Activated carbon-based CO2 uptake evaluation at different temperatures: The correlation analysis and coupling effects of the preparation conditions

As potential CO2 adsorbents, carbon materials have recently gained attention because of their low energy penalty, abundant sources and good stability. In this study, the response surface methodology (RSM) was used to guide the pitch-based activated carbon preparation and CO2 adsorption at different temperatures. Based on this experimental design, the correlations of CO2 uptakes at different temperatures, as well as the coupling effects of the preparation conditions on CO2 uptake, were analyzed by mathematical modelling. The obtained optimal carbon sample AC650-1.25-2.5 showed a high atmospheric CO2 uptake of 3.15( +/- 0.14), 2.05( +/- 0.02), and 1.37( +/- 0.11) mmol/g at 25 degrees C, 50 degrees C, and 75 degrees C, respectively.
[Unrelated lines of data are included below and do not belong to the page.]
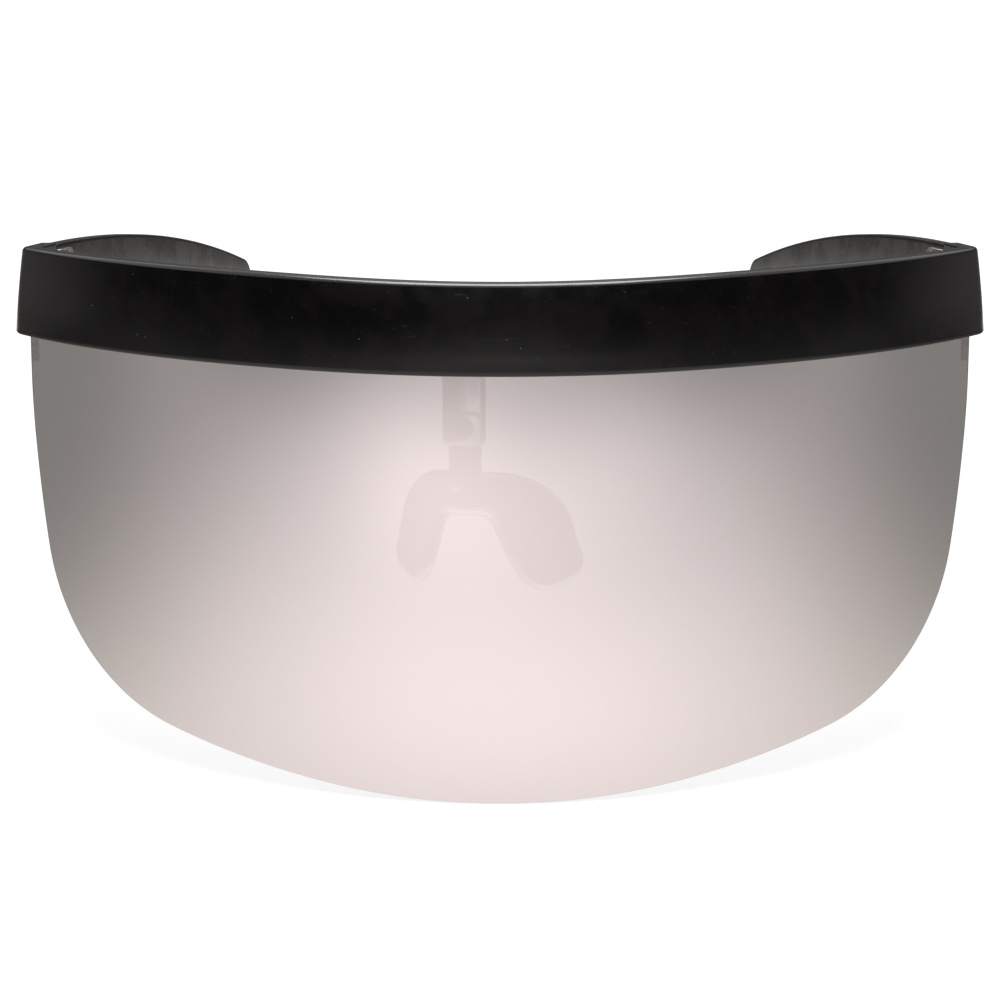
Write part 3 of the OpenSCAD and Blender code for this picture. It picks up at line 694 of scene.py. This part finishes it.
def saddle_skin(s):
    """The saddle in its own frame. Seen from the front it is a band along an upside-down U,
    and its depth there is the middle of its plan: a circle at the crest that runs into
    straight flanks. Between crest and foot the band's outer edge is pushed out by shoulder
    exp(-((u - 1/2) / spread)^2). Across the band the half thickness is t/2 sqrt(1 - |v|^5),
    and each foot ends in a half disc."""
    crest_share, flank_share, flank_depth_share = 0.36, 0.66, 0.44
    widen_from, widen_over, spread = 0.25, 0.6, 0.3  # shares of the way from crest to foot
    n, foot_n, round_n = 60, 15, 64  # places down a leg, round its foot and round the band
    crest_z = -s.crest_w / 2
    half = np.array(
        [
            [0, crest_z],
            [s.foot_x * crest_share, crest_z],
            [s.foot_x * flank_share, -s.foot_z * flank_depth_share],
            [s.foot_x, -s.foot_z],
        ]
    )
    line = smooth_line(half, rounds=5)
    gap = np.concatenate([[0], np.cumsum(np.linalg.norm(np.diff(line, axis=0), axis=1))])
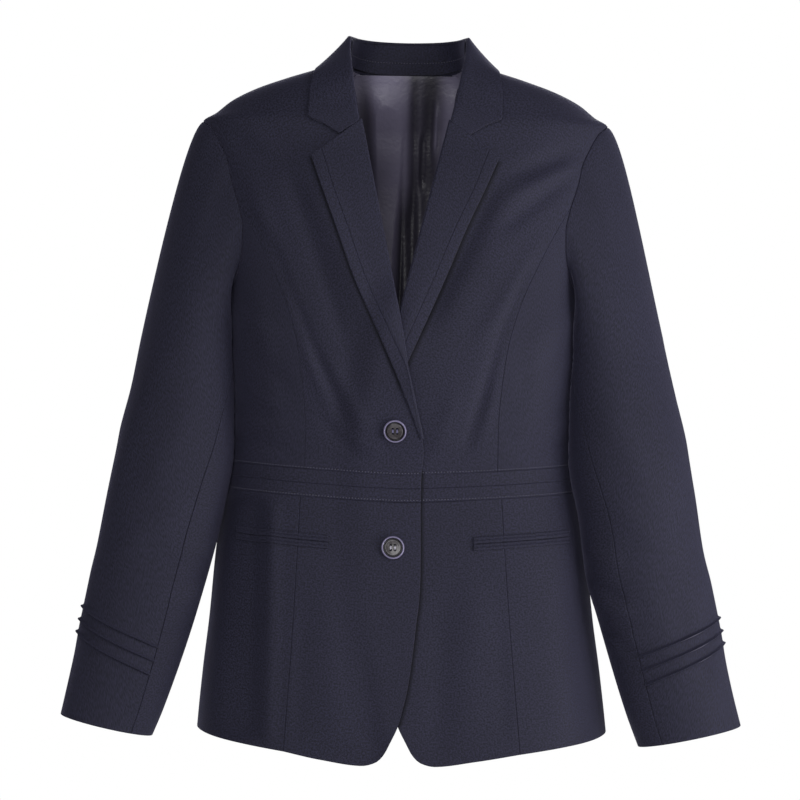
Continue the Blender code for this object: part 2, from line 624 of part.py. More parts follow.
def buttons():
    for name, (x, down, stand_off) in BUTTONS.items():
        flat = spread_of(np.array(x - centre_line(down)), np.array(float(down)))
        phi = phi_of(flat, False)
        off = overlap_lift(flat, "R") + stand_off
        place = on_body(flat, off=off)
        facing = Vector(body_normal(phi, flat[..., 1])).to_track_quat("Z", "Y")
        shape = bmesh.new()
        ring = [shape.verts.new((radius * MM, 0, height * MM)) for radius, height in BUTTON_PROFILE]
        edges = [shape.edges.new(pair) for pair in zip(ring, ring[1:])]
        bmesh.ops.spin(shape, geom=ring + edges, cent=(0, 0, 0), axis=(0, 0, 1), angle=math.tau, steps=24)
        bmesh.ops.remove_doubles(shape, verts=shape.verts, dist=1e-6)
        bmesh.ops.recalc_face_normals(shape, faces=shape.faces)
        mesh = bpy.data.meshes.new(name)
        shape.to_mesh(mesh)
        shape.free()
        mesh.materials.append(material(RESIN))
        mesh.shade_smooth()
        mesh.set_sharp_from_angle(angle=math.radians(35))
        button = bpy.data.objects.new(name, mesh)
        holes = bmesh.new()
        for turn in range(4):
            angle = math.radians(45 + 90 * turn)
            spot = Matrix.Translation((
                BUTTON_HOLE_PLACE * math.cos(angle) * MM, BUTTON_HOLE_PLACE * math.sin(angle) * MM, 0
            ))
            bmesh.ops.create_cone(
                holes, cap_ends=True, segments=8, radius1=BUTTON_HOLE_RADIUS * MM,
                radius2=BUTTON_HOLE_RADIUS * MM, depth=12 * MM, matrix=spot,
            )
        cutter_mesh = bpy.data.meshes.new(name + "_holes")
        holes.to_mesh(cutter_mesh)
        holes.free()
        cutter = bpy.data.objects.new(name + "_holes", cutter_mesh)
        cutter.hide_render = True
        cutter.display_type = "WIRE"
        for item in (button, cutter):
            item.location = place * MM
            item.rotation_mode = "QUATERNION"
            item.rotation_quaternion = facing
            bpy.context.scene.collection.objects.link(item)
        cut = button.modifiers.new("holes", "BOOLEAN")
        cut.object = cutter
        cut.operation = "DIFFERENCE"
        cut.solver = "EXACT"


def main():
    for old in list(bpy.data.objects):
        bpy.data.objects.remove(old)
    front_panels()
    back_panels()
    waist_strips()
    skirt_fronts()
    lapels()
    collar()
    sleeves()
    pocket_welts()
    back_lining()
    buttons()


main()
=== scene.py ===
"""The looks of a women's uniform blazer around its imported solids. Tables and shapes are in millimetres."""

import math

import bpy
import numpy as np
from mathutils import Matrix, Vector


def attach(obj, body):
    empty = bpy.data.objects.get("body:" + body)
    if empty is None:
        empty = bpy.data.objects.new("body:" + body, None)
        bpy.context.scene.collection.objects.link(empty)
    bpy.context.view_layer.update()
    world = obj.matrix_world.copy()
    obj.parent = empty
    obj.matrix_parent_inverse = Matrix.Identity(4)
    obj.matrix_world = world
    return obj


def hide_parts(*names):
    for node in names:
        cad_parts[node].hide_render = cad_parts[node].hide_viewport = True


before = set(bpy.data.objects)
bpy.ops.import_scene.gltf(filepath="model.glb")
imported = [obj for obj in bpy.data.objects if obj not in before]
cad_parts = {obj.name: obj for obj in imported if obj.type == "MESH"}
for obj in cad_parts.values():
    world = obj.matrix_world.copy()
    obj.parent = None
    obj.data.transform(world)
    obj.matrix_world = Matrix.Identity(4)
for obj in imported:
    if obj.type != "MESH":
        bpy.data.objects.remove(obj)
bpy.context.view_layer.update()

# The camera looks level at the fronts from 3 m away, as in the photo, and the room is white all round.
# The floor is a pale disc far enough below the hem to stay out of that view.
MM = 0.001
CAMERA_X, CAMERA_AWAY, CAMERA_HEIGHT, FRAME_WIDTH, SENSOR = -6.0, 3000.0, -315.0, 776.0, 36.0
FLOOR_DOWN, FLOOR_RADIUS = 900.0, 1100.0


def placed(name, data):
    """A new object for this data, linked to the scene at the origin."""
    made = bpy.data.objects.new(name, data)
    bpy.context.scene.collection.objects.link(made)
    return made


def new_material(name):
    """A material, its node tree and its Principled shader."""
    made = bpy.data.materials.new(name)
    made.use_nodes = True
    return made, made.node_tree, made.node_tree.nodes["Principled BSDF"]


def wired(tree, kind, inputs, **settings):
    """A node with these settings, as its outputs; each input is linked to a socket or takes a value."""
    node = tree.nodes.new(kind)
    for name, value in settings.items():
        setattr(node, name, value)
    for name, value in inputs.items():
        if isinstance(value, bpy.types.NodeSocket):
            tree.links.new(value, node.inputs[name])
        else:
            node.inputs[name].default_value = value
    return node.outputs


def add_camera():
    lens = bpy.data.cameras.new("camera")
    lens.sensor_width = SENSOR
    lens.lens = SENSOR * CAMERA_AWAY / FRAME_WIDTH
    lens.clip_end = 50
    camera = placed("camera", lens)
    camera.location = (CAMERA_X * MM, -CAMERA_AWAY * MM, CAMERA_HEIGHT * MM)
    camera.rotation_euler = (math.radians(90), 0, 0)
    bpy.context.scene.camera = camera


def add_light(name, place, size, power):
    """A square soft box that faces the garment's middle."""
    box = bpy.data.lights.new(name, "AREA")
    box.shape = "SQUARE"
    box.size = size
    box.energy = power
    light = placed(name, box)
    light.location = place
    aim = Vector((0, 0, CAMERA_HEIGHT * MM)) - light.location
    light.rotation_euler = aim.to_track_quat("-Z", "Y").to_euler()


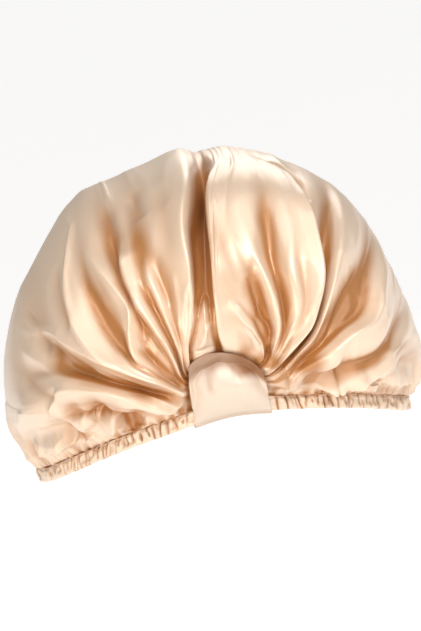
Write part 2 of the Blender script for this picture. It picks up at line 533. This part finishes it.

Furthermore, the analysis of variance confirmed that the key factor to determine CO2 uptake at 25 degrees C was the activator ratio, contributing to 77.8 % of the total variance; however, it gradually shifted to the activation temperature and its coupling effect with other factors for CO2 uptake at 75 degrees C. The linear regression and significance test of CO2 uptakes showed that using CO2 uptake at 25 degrees C to predict the uptake at 50 degrees C was feasible; however, it failed to work when predicting the CO2 uptake at 75 degrees C. The good linear relationship of CO(2 )uptakes at similar adsorption temperatures benefited from the existence of sharable effective pore width. It was also concluded that the strict requirement for extremely narrow ultra-micropores led to the non-coincidence of suitable preparation conditions, corresponding to a good CO2 uptake at different adsorption temperatures; this further led to the bad predictability when the adsorption temperature varied greatly.